Plaintiff alleged causes of action for 1) misappropriation under the Uniform Trade Secrets Act against each defendant, and, as against employee Lai, breach of his employment agreement.  Of course, at the time the agreement with Mattson was signed, there was no employment or other sort of contractual relationship between Lai and Applied.


The Hon. Evelio M. Grillo, Judge Presiding, of the Superior Court of Alameda County ruled that while Lai could compel arbitration, Applied had no right to compel former employer Mattson to arbitrate.  The trial court also issued a broad preliminary injunction regarding any use of trade secrets.  Moreover, the trial court declined to stay litigation of the claims of Mattson against Applied until the claims against Lai could arbitrated.

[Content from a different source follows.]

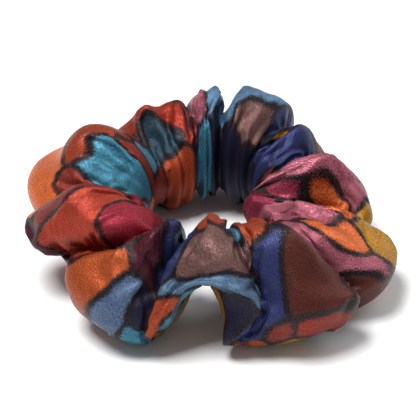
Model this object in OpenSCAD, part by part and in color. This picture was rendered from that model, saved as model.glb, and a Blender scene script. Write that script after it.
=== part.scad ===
// A gathered hair scrunchie, lying on a table: a satin tube gathered on a loop of elastic.
// The ring lies in the XY plane and rests on z = 0, with its opening along Z.
// The ring is parted at x = 0, so that its two halves can be drawn apart along X.

/* [Ring] */
// Clear width of the opening, at rest
hole_d = 38; // [30:1:60]
// Width of the gathered tube, from the opening to the outside of a gather
tube_w = 36; // [26:1:44]
// Height of the gathered tube above the table
tube_h = 36; // [26:1:44]
// How much of a gather's underside is pressed flat by the table
crush = 1.5; // [0.5:0.25:3]

/* [Gathers] */
// Number of gathers round the ring
gathers = 14; // [8:2:20]
// Depth of the dip between two gathers, on the outside
dip_out = 5; // [1:0.5:7]
// Depth of the dip between two gathers, on top
dip_top = 5; // [1:0.5:7]
// Depth of the dip between two gathers, in the opening
dip_in = 1.5; // [0.5:0.25:3]
// Height of the dip between two gathers, underneath
dip_under = 4; // [3.5:0.5:7]

/* [Cloth] */
// Length of the cut cloth, before it is gathered
cloth_l = 450; // [360:10:600]
// Thickness of one layer of the satin
cloth_t = 0.25; // [0.15:0.05:0.4]
// Width of cloth turned inside along the long seam
seam_allowance = 6; // [4:0.5:8]
// Where the long seam runs round the tube, from the outside upwards
seam_at = -35; // [-60:5:-10]

/* [Elastic] */
// Width of the elastic, which stands on edge behind the opening's cloth
elastic_w = 6; // [4:1:10]
// Thickness of the elastic
elastic_t = 1.2; // [0.8:0.1:1.6]
// Length over which the two ends of the elastic are lapped
elastic_lap = 14; // [10:1:20]
// Room between the elastic and the cloth of the opening
elastic_room = 0.4; // [0.3:0.1:1]

/* [Stitching] */
// Thickness of the sewing thread
thread_d = 0.3; // [0.2:0.05:0.4]
// Length of one stitch of the long seam, in the flat cloth
stitch_l = 4; // [3:0.5:6]
// Distance from one zigzag stitch of the lap to the next
zigzag_pitch = 2; // [1.6:0.2:3]
// Number of closing stitches round the tube
closing_count = 28; // [16:2:40]

/* [Hidden] */

hole_r = hole_d / 2;
tube_mid = hole_r + tube_w / 2;
// The wall holds the cut cloth's whole length, so it is thicker than one layer.
fullness = cloth_l / (2 * PI * tube_mid);
wall = cloth_t * fullness;
seam_fin = 2 * wall;
half_gap = 0.2;            // each half stays this far from the plane that parts them
gather_pitch = 360 / gathers;
half_rings = 3 * gathers;  // steps along one half of the ring, six to a gather
sides = 24;                // points round the tube
fin_spread = 1.2;          // tube angle between the outside points over the seam
stitch_inset = 0.6;        // how far the seam's thread lies from the cloth it closes
closing_reach = 0.9;       // half the length of a closing stitch, along the ring
thread_sides = 6;
satin = "indianred";
elastic_white = "ivory";
cotton = "darkslategray";

// 1 on the crest of a gather and 0 in the dip beside it, at ring angle a.
function crest(a) = pow(abs(cos(a * gathers / 2)), 0.9);

// The tube's section at ring angle a: [middle radius, half width, middle height, half height].
function section(a) =
    let (dip = 1 - crest(a),
         outer = hole_r + tube_w - dip_out * dip,
         inner = hole_r + dip_in * dip,
         top = tube_h - dip_top * dip,
         bottom = dip_under * dip - crush)
    [(outer + inner) / 2, (outer - inner) / 2, (top + bottom) / 2, (top - bottom) / 2];

// A point [radius, height] on the tube at ring angle a and tube angle b, taken in by inset.
function outline(a, b, inset) =
    let (s = section(a))
    [s[0] + (s[1] - inset) * cos(b), max(inset, s[2] + (s[3] - inset) * sin(b))];

// The root of the long seam, the way into the tube from it, and the way along the outline.
function seam_root(a) = outline(a, seam_at, wall);
function seam_in(a) =
    let (s = section(a), d = [s[0], s[2]] - seam_root(a))
    d / norm(d);
function seam_along(a) = let (d = seam_in(a)) [d[1], -d[0]];

// A point [radius, height] turned to ring angle a.
function turned(p, a) = [p[0] * cos(a), p[0] * sin(a), p[1]];

tube_angles = [for (i = [0 : sides - 1]) seam_at + (i + 0.5) * 360 / sides];
seam_angles = [for (k = [-1.5 : 1.5]) seam_at + k * fin_spread];

// The outside of the cloth at ring angle a, ending with the four points over the seam.
function outside_ring(a) =
    [for (b = concat(tube_angles, seam_angles)) turned(outline(a, b, 0), a)];

// The inside of the cloth at ring angle a, ending with the seam allowance's four corners.
function inside_ring(a) =
    let (root = seam_root(a),
         deep = seam_in(a) * seam_allowance,
         side = seam_along(a) * seam_fin / 2)
    concat([for (b = tube_angles) turned(outline(a, b, wall), a)],
           [for (p = [root - side, root - side + deep, root + side + deep, root + side])
               turned(p, a)]);

// Two triangles for each square between rings of m points; the rings start at first, step apart.
function band(rings, m, first, step, flip) =
    [for (k = [0 : rings - 1], i = [0 : m - 1])
        let (j = (i + 1) % m,
             p = first + k * step + i, q = first + k * step + j,
             r = p + step, s = q + step)
        each flip ? [[p, r, s], [p, s, q]] : [[p, s, r], [p, q, s]]];

// The edge of the cloth at an end, between the m outside and the m inside points from first.
function cloth_edge(first, m, flip) = band(1, m, first, m, flip);

// Half of the cover: a gathered, hollow tube of cloth from ring angle start to start + 180.
module half_cover(start) {
    m = len(tube_angles) + len(seam_angles);
    angles = [for (k = [0 : half_rings]) start + 180 * k / half_rings];
    polyhedron(
        points = [for (a = angles) each concat(outside_ring(a), inside_ring(a))],
        faces = concat(
            band(half_rings, m, 0, 2 * m, true),
            band(half_rings, m, m, 2 * m, false),
            cloth_edge(0, m, false),
            cloth_edge(half_rings * 2 * m, m, true)));
}

// Moves a half of the ring clear of the plane that parts it; side is -1 left or 1 right.
module half(side) {
    translate([side * half_gap, 0, 0]) children();
}

module cover_left() {
    color(satin) half(-1) half_cover(90);
}

module cover_right() {
    color(satin) half(1) half_cover(-90);
}

// The elastic stands on edge behind the cloth of the opening, halfway up the tube. It clears
// the cloth where that bulges most, in the dip between two gathers.
dip_section = section(gather_pitch / 2);
elastic_z = section(0)[2];
elastic_reach = abs(elastic_z - dip_section[2]) + elastic_w / 2;
elastic_r = dip_section[0] + elastic_room
    - (dip_section[1] - wall) * sqrt(1 - pow(elastic_reach / (dip_section[3] - wall), 2));
lap_r = elastic_r + elastic_t;
lap_angle = elastic_lap / lap_r * 180 / PI;

// A stretch of elastic between radius inner and outer, from ring angle start through angle.
module tape(inner, outer, start, angle) {
    rotate([0, 0, start])
        rotate_extrude(angle = angle, $fn = 96)
            translate([inner, elastic_z - elastic_w / 2])
                square([outer - inner, elastic_w]);
}

module elastic_left() {
    // The lapped end lies outside the other, and starts inside it so that the two are one.
    color(elastic_white) half(-1) {
        tape(elastic_r, lap_r, 90, 180);
        tape(lap_r - elastic_t / 2, lap_r + elastic_t, 180 - lap_angle / 2, lap_angle);
    }
}

module elastic_right() {
    color(elastic_white) half(1) tape(elastic_r, lap_r, -90, 180);
}

// A thread along a path of points. Each ring of the thread lies across the path there, and
// aside is a direction for each point that the path never runs along.
module thread(path, aside) {
    m = thread_sides;
    last = len(path) - 1;
    polyhedron(
        points = [for (k = [0 : last])
            let (way = path[min(k + 1, last)] - path[max(k - 1, 0)],
                 u = cross(way, aside[k]) / norm(cross(way, aside[k])),
                 v = cross(u, way) / norm(way))
            each [for (i = [0 : m - 1])
                path[k] + thread_d / 2 * (cos(i * 360 / m) * u + sin(i * 360 / m) * v)]],
        faces = concat(
            band(last, m, 0, m, true),
            [[for (i = [0 : m - 1]) i]],
            [[for (i = [m - 1 : -1 : 0]) last * m + i]]));
}

// The long seam's thread: it lies on one side of the allowance for a stitch, then on the other.
module seam_thread(start) {
    count = floor(cloth_l / 2 / stitch_l);
    step = 180 / count;
    side_reach = seam_fin / 2 + thread_d / 4;
    // Each stitch has two points: where it comes up, and where it goes down again.
    stops = [for (k = [0 : count - 1], f = [0.2, 0.8]) [start + (k + f) * step, k % 2 * 2 - 1]];
    thread(
        [for (s = stops)
            let (a = s[0])
            turned(seam_root(a) + seam_in(a) * stitch_inset
                   + seam_along(a) * side_reach * s[1], a)],
        [for (s = stops) turned(seam_in(s[0]), s[0])]);
}

module seam_thread_left() {
    color(cotton) half(-1) seam_thread(90);
}

module seam_thread_right() {
    color(cotton) half(1) seam_thread(-90);
}

// Zigzag stitches through both layers of the lap: up the outer face, through, and down the inner.
module lap_stitches() {
    count = floor((elastic_lap - zigzag_pitch) / zigzag_pitch);
    step = zigzag_pitch / lap_r * 180 / PI;
    side = elastic_w / 3;
    outer = lap_r + elastic_t;
    // Each stitch has four points: [radius, height from the elastic's middle, part of a stitch].
    corners = [[outer, -side, 0], [outer, side, 0.5], [elastic_r, side, 0.5], [elastic_r, -side, 1]];
    stops = [for (k = [0 : count - 1], c = corners)
        [c[0], elastic_z + c[1], 180 + (k + c[2] - count / 2) * step]];
    color(cotton) half(-1)
        thread([for (s = stops) turned([s[0], s[1]], s[2])],
               [for (s = stops) [-sin(s[2]), cos(s[2]), 0]]);
}

// Short stitches over the dip where the ends of the tube are turned in and joined. The thread
// crosses the join on the outside, goes through, and comes back on the inside.
module closing_stitches() {
    at = 180 + gather_pitch / 2;
    // Each stitch has four points: [side of the join, depth in the cloth, part of a stitch].
    corners = [[-1, 0, 0], [1, 0, 0.5], [1, wall, 0.5], [-1, wall, 1]];
    stops = [for (k = [0 : closing_count - 1], c = corners)
        let (b = seam_at + 5 + (k + c[2]) * 350 / closing_count,
             turn = closing_reach / tube_mid * 180 / PI)
        [at + c[0] * turn, b, c[1]]];
    color(cotton) half(-1)
        thread([for (s = stops) turned(outline(s[0], s[1], s[2]), s[0])],
               [for (s = stops) turned([-sin(s[1]), cos(s[1])], s[0])]);
}

cover_left();
cover_right();
elastic_left();
elastic_right();
seam_thread_left();
seam_thread_right();
lap_stitches();
closing_stitches();
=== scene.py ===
import math

import bpy
import numpy as np
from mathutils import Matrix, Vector


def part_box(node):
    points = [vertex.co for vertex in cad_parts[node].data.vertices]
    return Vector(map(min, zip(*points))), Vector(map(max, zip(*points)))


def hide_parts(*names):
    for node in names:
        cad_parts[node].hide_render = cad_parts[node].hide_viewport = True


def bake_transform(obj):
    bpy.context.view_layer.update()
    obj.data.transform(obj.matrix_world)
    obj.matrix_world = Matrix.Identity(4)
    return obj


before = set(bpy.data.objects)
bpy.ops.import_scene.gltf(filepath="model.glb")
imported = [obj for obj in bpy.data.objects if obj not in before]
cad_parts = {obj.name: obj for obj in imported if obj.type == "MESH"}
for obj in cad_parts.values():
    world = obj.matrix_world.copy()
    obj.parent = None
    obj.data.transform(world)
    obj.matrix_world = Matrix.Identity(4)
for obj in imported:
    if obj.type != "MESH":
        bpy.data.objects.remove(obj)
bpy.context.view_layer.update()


# ---------------------------------------------------------------------------------------
# Camera: a long lens, looking down at the ring as it lies on a table.
# ---------------------------------------------------------------------------------------
camera_elevation = math.radians(35.5)
camera_distance = 0.40
camera_aim = Vector((0.0, 0.0, 0.0180))
sensor_width = 36.0
field_width = 0.1232        # width of the view where the camera aims, in metres

camera_data = bpy.data.cameras.new("camera")
camera_data.sensor_width = sensor_width
camera_data.lens = sensor_width * camera_distance / field_width
camera_data.clip_start = 0.01
camera = bpy.data.objects.new("camera", camera_data)
bpy.context.collection.objects.link(camera)
to_camera = Vector((0.0, -math.cos(camera_elevation), math.sin(camera_elevation)))
camera.location = camera_aim + camera_distance * to_camera
camera.rotation_euler = to_camera.to_track_quat("Z", "Y").to_euler()
bpy.context.scene.camera = camera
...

Justice Burns and a unanimous court upheld the first two of these trial court orders.  Even though Applied could claim no contractural privity, it argued that “equitable estoppel” prevented Mattson from refusing arbitration of its claims against Applied.  This argument was rejected by the First District because, inter alia, former employer Mattson made no attempt to apply any portion of the employment agreement with Lai against new employer Allied:


Equitable estoppel provides a limited exception to this general rule.  When a signatory to a contract asserts claims against a non-signatory that rely upon, or are inextricably bound up with, the contract terms, the non-signatory may invoke an arbitration clause in the same contract.  

This makes sense.  As a matter of fairness, when a party to a contract seeks to hold a non-signatory defendant liable for obligations imposed by the contract, the party cannot evade an arbitration clause in the contract simply because the defendant is a non-signatory.  It’s a two-way street. 

Keeping this policy in mind helps define the limits of the rule.  It is not enough that a complaint simply refers to a contract; the claims must be founded on the contract.  Nor is it sufficient that a complaint alleges collusion between a signatory and non-signatory defendant, or that the controversy would not have occurred but for the existence of the contract, provided the contract is not the basis for the claims against the non-signatory.  In these situations, the policy rationale for equitable estoppel—"relying on an agreement for one purpose while disavowing the arbitration clause of the agreement”—does not exist.  (Id., pp. 5-6; citations omitted and emphasis added.)


The Mattson court therefore relied upon a federal case, Waymo LLC v. Uber Techs., Inc. (Fed. Cir. 2017) 870 F. 3d 1342, at 1343-1344) where, likewise, the claims of misappropriation against the new employer did not rely upon the employee's contract with the former employer.


The appellate court also upheld the injunction against Applied, finding the trial court had a reasonable basis for granting its order.  However, it overturned the trial court’s order denying the request to stay the litigation to first permit the completion of the arbitration with Lai.  As the First District pointed out, California's Code of Civil Procedure section 1281.4 provides a “stay” in these circumstances “shall” be granted:


If a court of competent jurisdiction. . . has ordered arbitration of a controversy which is an issue involved in an action or proceeding pending before a court of this State, the court . . . shall . . . stay the action or proceeding until an arbitration is had in accordance with the order to arbitrate. (Id., p. 12.)

Tips for practitioners


Equitable estoppel is often misapplied by counsel, not only because it is an equitable concept that relies heavily upon how the facts of a particular case are to be interpreted.  The concept is also applied in a sloppy and/or cursory way because counsel wrongly presume the concept is entirely malleable because it involves "equity;" therefore, counsel mistakenly focus more on what they believe are the sympathies in their particular case rather than the limitations of the doctrine set forth by case law.  


However, the key concept in equitable estoppel may be said to be the parameters of "estoppel" and not the broader concept of equity.